On the album, this comes in the middle, and the listener reads this as reflecting Beyoncé’s desire for independence in her relationship. In the film, it comes near the end amid images of solemn black women and the recitation of Beyoncé’s grandmother’s recipe for lemonade, and those words become a coda, an explicit urging for black women to be inspired by each other to make freedom real.

So while the film is more explicitly political, and the musical album more explicitly personal, it’s the different choices made in making each that are most telling. If the musical album is about a woman’s personal resilience, the visual album is a more specific statement about a broader group—black women—and the ability to find resilience in yourself and your sisters, in the face of the conditions Malcolm X warned about. The two, juxtaposing and intermingling, makes the statement that the personal is in itself deeply political.

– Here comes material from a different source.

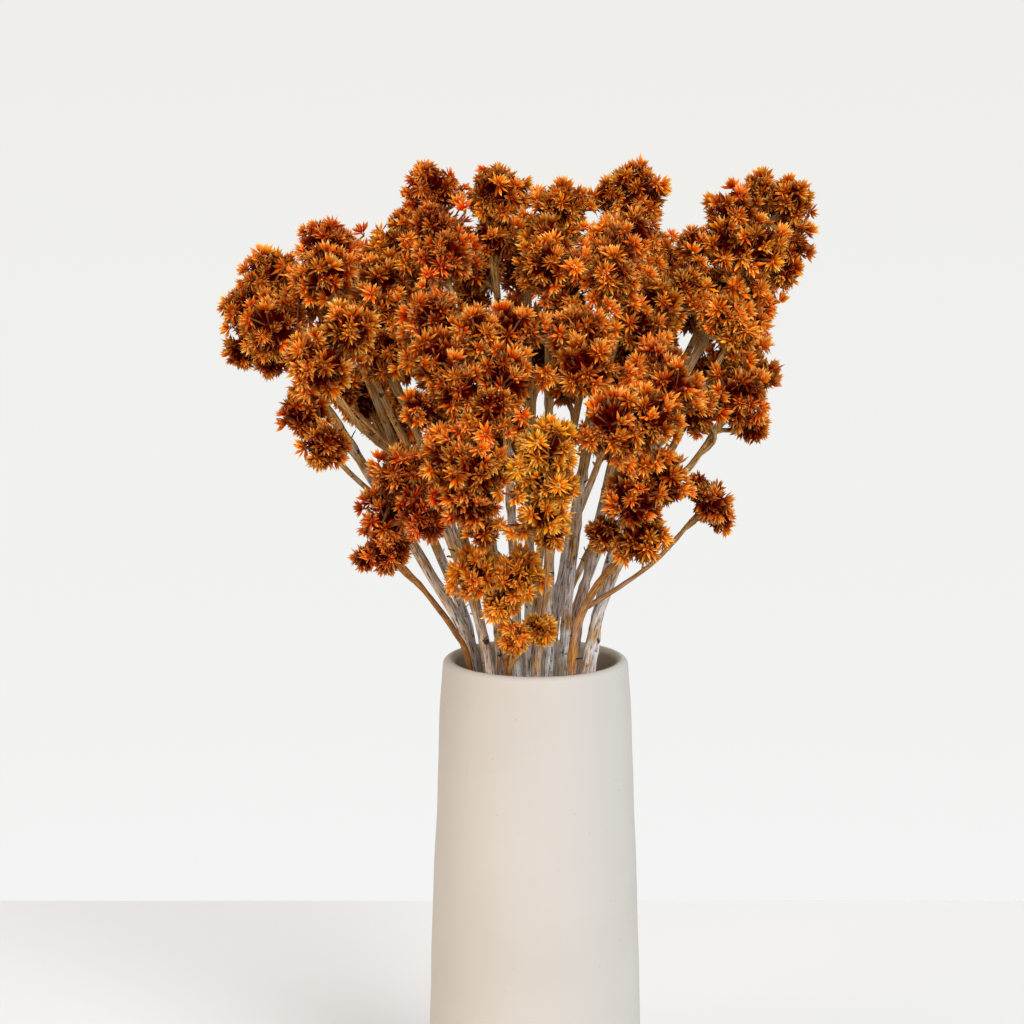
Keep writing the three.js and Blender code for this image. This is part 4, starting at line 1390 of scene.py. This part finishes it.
world = bpy.data.worlds.new("bright_room")
bpy.context.scene.world = world
tree = bare_tree(world)
way = add(tree, "ShaderNodeTexCoord", output="Generated")
height = add(tree, "ShaderNodeSeparateXYZ", {0: way}, output="Z")
lower = add(tree, "ShaderNodeMapRange", {"Value": height, "From Min": -0.3, "From Max": 0.02})
shade = add(tree, "ShaderNodeValToRGB", {0: lower}, stops=[(0.0, "#f3f4f3"), (1.0, "#efeeeb")])
wall = add(tree, "ShaderNodeBackground", {"Color": shade, "Strength": 1.0})
room = add(tree, "ShaderNodeBackground", {"Color": "#f6f6f6", "Strength": ROOM_STRENGTH})
seen = add(tree, "ShaderNodeLightPath", output="Is Camera Ray")
add(tree, "ShaderNodeOutputWorld", {0: add(tree, "ShaderNodeMixShader", {0: seen, 1: room, 2: wall})})
print("the world's tree has", len(tree.nodes), "nodes")

# %% [markdown]
# ## Light and camera
# The light of a bright room is broad and soft: cool and strong from the right, warm and weaker from the
# left, with a little from above. Three large square lights give that, and none is seen itself. The
# camera stands 1.2 m away, a little above the bunch, and looks down by 9 degrees.

# %% Light the vase and set the camera
# Place and aim in metres, size, watts and colour of each light.
LIGHTS = {
    "key": ((2.1, -3.8, 2.67), (0, 0, 0.33), 2.4, 196, "#f6f9ff"),
    "fill": ((-3.0, -2.2, 1.3), (0, 0, 0.3), 2.2, 62, "#ffdab2"),
    "top": ((0.0, 0.2, 2.2), (0, 0, 0), 1.6, 21, "#ffffff"),
}
CAMERA_PLACE = (-0.01175, -1.2, 0.528)
CAMERA_DOWN = 9.2
CAMERA_ANGLE = 23.56

for name, (place, aim, size, watts, colour) in LIGHTS.items():
    lamp = bpy.data.lights.new(name, "AREA")
    lamp.size = size
    lamp.energy = watts
    lamp.color = linear(colour)[:3]
    light = bpy.data.objects.new(name, lamp)
    light.location = place
    light.rotation_euler = (Vector(aim) - Vector(place)).to_track_quat("-Z", "Y").to_euler()
    light.visible_camera = False
    bpy.context.scene.collection.objects.link(light)

camera = bpy.data.objects.new("photo_view", bpy.data.cameras.new("photo_view"))
camera.location = CAMERA_PLACE
camera.rotation_euler = (math.radians(90 - CAMERA_DOWN), 0, 0)
camera.data.angle = math.radians(CAMERA_ANGLE)
bpy.context.scene.collection.objects.link(camera)
bpy.context.scene.camera = camera
bpy.context.scene.view_settings.view_transform = "Standard"
print(len(LIGHTS), "lights, and a camera", CAMERA_PLACE)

People of colour already know this: that in many ways, the act of simply being and choosing how people of colour live our lives is a political choice, in whether we choose to be activist or not. So is the musical album—which will be more widely consumed, but is less openly political—a sign of Beyoncé pulling her punches? Perhaps. But that’s her choice. And in what she’s chosen to reveal, Beyoncé—this immensely famous person who has pulled a thick veil over her life—shows us who she is, who her tribes are, and how she fits into them. By being more personal than ever before, Beyoncé is being political, too.